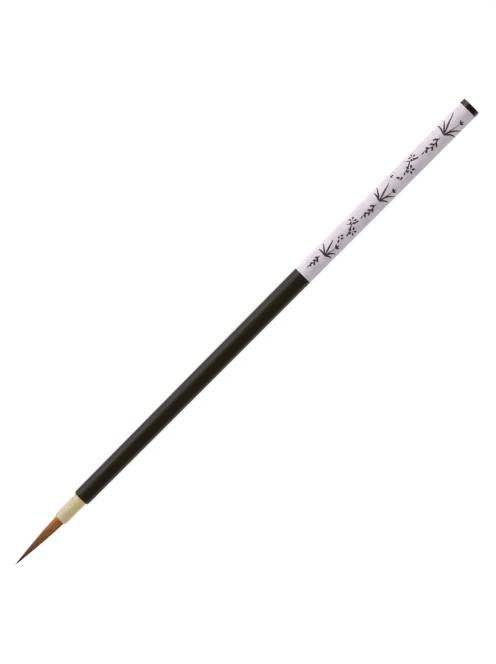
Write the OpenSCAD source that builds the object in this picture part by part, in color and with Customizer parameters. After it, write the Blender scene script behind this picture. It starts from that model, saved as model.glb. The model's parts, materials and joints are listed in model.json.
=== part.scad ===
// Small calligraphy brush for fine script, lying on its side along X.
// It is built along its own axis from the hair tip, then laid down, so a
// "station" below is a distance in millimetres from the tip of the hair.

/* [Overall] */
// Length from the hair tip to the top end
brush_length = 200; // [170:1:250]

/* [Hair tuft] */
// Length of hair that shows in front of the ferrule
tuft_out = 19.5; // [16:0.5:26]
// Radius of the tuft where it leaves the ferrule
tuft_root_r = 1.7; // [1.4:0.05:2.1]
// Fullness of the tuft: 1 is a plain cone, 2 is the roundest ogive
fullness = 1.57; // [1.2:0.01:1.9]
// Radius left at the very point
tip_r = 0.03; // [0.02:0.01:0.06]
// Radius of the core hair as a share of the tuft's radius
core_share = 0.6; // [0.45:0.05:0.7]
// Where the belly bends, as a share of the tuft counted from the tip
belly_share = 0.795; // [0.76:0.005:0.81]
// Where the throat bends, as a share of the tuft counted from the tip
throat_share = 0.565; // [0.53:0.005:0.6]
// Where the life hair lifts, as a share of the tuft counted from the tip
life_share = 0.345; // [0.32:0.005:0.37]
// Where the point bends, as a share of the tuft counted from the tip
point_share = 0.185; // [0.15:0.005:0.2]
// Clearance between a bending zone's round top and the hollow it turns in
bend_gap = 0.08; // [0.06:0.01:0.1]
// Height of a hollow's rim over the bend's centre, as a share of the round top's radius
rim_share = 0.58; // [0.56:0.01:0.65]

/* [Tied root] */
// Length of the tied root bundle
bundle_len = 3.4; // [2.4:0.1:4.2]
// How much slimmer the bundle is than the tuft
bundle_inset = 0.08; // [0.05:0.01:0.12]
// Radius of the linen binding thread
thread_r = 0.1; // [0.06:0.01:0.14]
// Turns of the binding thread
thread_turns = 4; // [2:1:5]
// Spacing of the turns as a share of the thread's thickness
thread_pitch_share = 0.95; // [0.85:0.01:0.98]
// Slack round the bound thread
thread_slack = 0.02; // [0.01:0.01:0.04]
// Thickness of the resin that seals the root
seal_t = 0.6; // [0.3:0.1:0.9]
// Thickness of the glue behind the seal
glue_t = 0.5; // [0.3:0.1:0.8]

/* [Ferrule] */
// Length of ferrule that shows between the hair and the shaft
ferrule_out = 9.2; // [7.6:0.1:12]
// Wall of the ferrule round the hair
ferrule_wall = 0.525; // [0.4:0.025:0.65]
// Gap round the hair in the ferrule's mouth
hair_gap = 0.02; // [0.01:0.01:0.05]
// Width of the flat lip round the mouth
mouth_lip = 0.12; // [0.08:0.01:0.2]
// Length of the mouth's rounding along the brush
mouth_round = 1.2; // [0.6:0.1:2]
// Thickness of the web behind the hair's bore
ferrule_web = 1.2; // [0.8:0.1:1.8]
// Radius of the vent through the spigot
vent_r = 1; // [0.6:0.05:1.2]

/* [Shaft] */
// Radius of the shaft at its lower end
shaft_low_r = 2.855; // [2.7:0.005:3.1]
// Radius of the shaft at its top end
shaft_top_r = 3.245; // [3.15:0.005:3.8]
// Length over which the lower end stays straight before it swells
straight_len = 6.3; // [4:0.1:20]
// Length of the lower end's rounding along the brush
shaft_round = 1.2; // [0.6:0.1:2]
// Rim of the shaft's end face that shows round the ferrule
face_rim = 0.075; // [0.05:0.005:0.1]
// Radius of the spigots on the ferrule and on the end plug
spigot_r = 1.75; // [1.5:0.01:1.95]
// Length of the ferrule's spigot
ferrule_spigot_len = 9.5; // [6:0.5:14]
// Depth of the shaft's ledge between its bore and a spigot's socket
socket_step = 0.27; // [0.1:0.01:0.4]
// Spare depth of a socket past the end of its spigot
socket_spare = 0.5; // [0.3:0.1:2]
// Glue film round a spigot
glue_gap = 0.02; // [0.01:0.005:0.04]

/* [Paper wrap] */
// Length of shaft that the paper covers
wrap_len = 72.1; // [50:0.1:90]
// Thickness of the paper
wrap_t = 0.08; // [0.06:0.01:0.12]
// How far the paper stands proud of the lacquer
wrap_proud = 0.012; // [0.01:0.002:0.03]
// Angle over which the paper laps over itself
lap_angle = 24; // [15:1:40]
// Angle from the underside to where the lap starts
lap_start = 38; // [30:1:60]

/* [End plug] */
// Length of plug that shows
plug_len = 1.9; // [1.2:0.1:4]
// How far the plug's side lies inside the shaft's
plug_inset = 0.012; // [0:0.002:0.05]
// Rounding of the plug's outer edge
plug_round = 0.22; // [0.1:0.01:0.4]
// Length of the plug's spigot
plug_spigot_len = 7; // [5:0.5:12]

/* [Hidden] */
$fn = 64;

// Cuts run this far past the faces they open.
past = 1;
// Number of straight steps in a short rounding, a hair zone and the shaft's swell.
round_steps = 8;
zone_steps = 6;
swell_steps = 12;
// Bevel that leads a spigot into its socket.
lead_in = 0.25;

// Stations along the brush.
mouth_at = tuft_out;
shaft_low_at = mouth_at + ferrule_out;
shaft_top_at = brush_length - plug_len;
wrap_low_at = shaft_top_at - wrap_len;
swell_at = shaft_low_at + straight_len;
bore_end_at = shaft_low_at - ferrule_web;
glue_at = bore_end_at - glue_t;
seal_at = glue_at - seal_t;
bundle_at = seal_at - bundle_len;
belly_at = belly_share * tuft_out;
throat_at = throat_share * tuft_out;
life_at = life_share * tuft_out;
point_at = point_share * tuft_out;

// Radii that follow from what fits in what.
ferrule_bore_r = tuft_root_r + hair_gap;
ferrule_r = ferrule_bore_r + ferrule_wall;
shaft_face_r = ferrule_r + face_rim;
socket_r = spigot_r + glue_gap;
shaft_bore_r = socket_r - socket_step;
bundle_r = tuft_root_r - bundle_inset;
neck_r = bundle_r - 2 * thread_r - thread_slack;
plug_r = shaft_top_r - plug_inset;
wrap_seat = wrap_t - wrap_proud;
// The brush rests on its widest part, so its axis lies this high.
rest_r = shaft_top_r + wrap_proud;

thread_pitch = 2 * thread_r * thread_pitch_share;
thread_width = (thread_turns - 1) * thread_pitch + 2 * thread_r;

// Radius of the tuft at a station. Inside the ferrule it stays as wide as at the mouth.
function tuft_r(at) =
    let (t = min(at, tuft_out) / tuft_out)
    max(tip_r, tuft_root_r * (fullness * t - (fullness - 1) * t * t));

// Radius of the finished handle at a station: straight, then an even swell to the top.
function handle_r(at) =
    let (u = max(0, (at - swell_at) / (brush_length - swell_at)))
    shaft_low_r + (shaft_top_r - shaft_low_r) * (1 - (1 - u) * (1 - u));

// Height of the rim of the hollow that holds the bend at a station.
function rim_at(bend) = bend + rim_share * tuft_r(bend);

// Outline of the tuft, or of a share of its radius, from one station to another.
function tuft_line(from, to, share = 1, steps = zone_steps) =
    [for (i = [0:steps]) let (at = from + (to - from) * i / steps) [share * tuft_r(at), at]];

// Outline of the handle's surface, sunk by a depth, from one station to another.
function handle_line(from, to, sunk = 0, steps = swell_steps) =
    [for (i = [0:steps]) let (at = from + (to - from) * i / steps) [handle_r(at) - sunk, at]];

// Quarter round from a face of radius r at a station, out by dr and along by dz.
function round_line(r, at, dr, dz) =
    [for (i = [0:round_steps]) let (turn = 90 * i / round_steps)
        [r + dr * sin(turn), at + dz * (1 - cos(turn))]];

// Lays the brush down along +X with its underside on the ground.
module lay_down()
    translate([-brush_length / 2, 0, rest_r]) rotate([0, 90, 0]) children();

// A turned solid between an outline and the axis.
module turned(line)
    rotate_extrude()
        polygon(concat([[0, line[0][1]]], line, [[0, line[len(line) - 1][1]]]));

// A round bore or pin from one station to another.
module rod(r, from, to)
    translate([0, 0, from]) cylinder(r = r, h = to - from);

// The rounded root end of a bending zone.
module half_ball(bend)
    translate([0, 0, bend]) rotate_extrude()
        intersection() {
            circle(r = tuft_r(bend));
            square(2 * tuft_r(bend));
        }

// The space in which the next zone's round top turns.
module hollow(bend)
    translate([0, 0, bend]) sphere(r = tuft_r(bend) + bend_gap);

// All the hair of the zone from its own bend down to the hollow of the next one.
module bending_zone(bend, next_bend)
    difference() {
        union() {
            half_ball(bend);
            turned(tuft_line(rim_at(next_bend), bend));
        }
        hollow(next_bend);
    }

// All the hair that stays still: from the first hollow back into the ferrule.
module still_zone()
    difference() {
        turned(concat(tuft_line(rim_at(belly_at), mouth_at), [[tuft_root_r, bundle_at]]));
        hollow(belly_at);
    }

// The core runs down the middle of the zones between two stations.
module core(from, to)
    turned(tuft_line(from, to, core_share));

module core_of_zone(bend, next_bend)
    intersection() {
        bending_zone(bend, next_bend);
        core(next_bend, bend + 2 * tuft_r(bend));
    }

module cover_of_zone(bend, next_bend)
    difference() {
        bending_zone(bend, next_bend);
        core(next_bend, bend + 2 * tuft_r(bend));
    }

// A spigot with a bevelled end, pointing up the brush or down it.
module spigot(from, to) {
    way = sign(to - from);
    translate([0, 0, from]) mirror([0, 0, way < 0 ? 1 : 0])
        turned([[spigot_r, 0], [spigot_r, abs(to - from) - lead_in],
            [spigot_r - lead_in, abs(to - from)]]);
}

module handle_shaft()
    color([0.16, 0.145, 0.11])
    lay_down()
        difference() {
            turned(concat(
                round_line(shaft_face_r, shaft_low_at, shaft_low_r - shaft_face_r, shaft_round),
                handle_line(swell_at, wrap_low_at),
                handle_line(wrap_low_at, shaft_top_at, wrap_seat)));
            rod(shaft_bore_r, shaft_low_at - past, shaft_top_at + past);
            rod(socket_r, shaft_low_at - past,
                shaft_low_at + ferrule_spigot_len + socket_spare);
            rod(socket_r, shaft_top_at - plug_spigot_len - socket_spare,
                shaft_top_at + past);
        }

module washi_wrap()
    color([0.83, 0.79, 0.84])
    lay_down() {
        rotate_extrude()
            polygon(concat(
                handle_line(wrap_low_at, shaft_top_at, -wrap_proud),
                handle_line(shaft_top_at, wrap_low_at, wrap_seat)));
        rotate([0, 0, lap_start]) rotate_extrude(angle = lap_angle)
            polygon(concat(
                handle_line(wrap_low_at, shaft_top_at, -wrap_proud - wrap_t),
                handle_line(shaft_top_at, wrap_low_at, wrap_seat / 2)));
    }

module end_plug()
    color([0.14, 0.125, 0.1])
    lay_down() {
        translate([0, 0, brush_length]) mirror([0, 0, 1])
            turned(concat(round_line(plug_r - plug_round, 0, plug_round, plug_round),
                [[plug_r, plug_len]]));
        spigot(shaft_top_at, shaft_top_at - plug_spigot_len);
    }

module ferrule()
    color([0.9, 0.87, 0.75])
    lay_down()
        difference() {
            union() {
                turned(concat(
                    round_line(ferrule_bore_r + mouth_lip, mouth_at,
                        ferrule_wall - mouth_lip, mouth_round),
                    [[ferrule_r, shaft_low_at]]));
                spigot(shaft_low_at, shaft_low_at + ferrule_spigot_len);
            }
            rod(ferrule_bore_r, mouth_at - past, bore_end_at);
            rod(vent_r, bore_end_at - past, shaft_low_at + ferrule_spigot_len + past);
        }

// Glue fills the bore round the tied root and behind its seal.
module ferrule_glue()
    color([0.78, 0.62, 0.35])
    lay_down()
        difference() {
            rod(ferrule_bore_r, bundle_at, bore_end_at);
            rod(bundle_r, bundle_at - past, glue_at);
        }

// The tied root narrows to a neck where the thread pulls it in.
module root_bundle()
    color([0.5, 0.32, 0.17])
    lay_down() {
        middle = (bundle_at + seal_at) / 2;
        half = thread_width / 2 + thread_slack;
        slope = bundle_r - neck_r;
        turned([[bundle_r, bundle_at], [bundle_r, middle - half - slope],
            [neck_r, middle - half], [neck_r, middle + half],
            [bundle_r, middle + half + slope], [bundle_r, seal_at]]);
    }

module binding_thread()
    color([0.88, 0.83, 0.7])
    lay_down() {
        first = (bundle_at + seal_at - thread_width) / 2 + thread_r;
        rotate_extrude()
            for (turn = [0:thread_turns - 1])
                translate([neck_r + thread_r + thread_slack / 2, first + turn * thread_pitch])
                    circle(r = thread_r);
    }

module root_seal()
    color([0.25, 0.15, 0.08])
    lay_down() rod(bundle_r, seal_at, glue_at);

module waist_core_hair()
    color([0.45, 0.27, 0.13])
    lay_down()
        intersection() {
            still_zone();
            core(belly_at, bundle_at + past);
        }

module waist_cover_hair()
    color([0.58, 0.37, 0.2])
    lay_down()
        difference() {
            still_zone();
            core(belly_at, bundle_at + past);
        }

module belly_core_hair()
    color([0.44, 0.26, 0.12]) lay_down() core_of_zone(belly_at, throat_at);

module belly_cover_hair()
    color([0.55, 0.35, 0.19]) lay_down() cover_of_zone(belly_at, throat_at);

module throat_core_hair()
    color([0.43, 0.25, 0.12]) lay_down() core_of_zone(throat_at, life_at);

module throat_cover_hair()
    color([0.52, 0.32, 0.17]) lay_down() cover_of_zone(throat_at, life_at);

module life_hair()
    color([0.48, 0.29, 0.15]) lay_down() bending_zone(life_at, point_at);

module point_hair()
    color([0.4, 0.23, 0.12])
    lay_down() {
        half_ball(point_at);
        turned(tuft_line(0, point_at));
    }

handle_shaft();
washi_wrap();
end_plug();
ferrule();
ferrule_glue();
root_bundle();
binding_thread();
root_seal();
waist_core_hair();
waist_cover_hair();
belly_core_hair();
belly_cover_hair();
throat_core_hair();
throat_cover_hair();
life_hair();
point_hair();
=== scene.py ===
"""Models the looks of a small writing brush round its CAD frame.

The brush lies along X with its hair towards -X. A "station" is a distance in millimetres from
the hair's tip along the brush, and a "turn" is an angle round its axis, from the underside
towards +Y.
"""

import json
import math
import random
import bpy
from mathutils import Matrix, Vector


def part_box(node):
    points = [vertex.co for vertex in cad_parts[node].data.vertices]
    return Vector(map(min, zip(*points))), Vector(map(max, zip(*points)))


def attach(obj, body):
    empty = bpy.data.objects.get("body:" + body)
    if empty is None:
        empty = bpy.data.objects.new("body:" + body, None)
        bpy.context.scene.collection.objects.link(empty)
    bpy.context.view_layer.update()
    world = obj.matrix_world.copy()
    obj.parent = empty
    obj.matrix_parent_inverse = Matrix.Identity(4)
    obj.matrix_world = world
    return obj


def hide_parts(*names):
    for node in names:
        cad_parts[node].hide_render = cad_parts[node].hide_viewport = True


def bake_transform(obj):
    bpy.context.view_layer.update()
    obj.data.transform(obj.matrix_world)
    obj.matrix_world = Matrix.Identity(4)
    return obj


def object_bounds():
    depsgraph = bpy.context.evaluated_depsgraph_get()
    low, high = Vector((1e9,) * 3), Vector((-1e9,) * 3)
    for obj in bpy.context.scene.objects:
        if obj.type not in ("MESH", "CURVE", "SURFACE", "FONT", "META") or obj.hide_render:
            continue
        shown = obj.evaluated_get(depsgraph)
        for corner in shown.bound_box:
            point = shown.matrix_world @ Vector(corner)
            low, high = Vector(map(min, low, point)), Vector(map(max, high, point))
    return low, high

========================

Your objective:
Each line from the one bearing "module point_hair()" through the one bearing "points = [vertex.co" is to be duplicated without change; all remaining lines are to be left out.

Reply:
module point_hair()
    color([0.4, 0.23, 0.12])
    lay_down() {
        half_ball(point_at);
        turned(tuft_line(0, point_at));
    }

handle_shaft();
washi_wrap();
end_plug();
ferrule();
ferrule_glue();
root_bundle();
binding_thread();
root_seal();
waist_core_hair();
waist_cover_hair();
belly_core_hair();
belly_cover_hair();
throat_core_hair();
throat_cover_hair();
life_hair();
point_hair();
=== scene.py ===
"""Models the looks of a small writing brush round its CAD frame.

The brush lies along X with its hair towards -X. A "station" is a distance in millimetres from
the hair's tip along the brush, and a "turn" is an angle round its axis, from the underside
towards +Y.
"""

import json
import math
import random
import bpy
from mathutils import Matrix, Vector


def part_box(node):
    points = [vertex.co for vertex in cad_parts[node].data.vertices]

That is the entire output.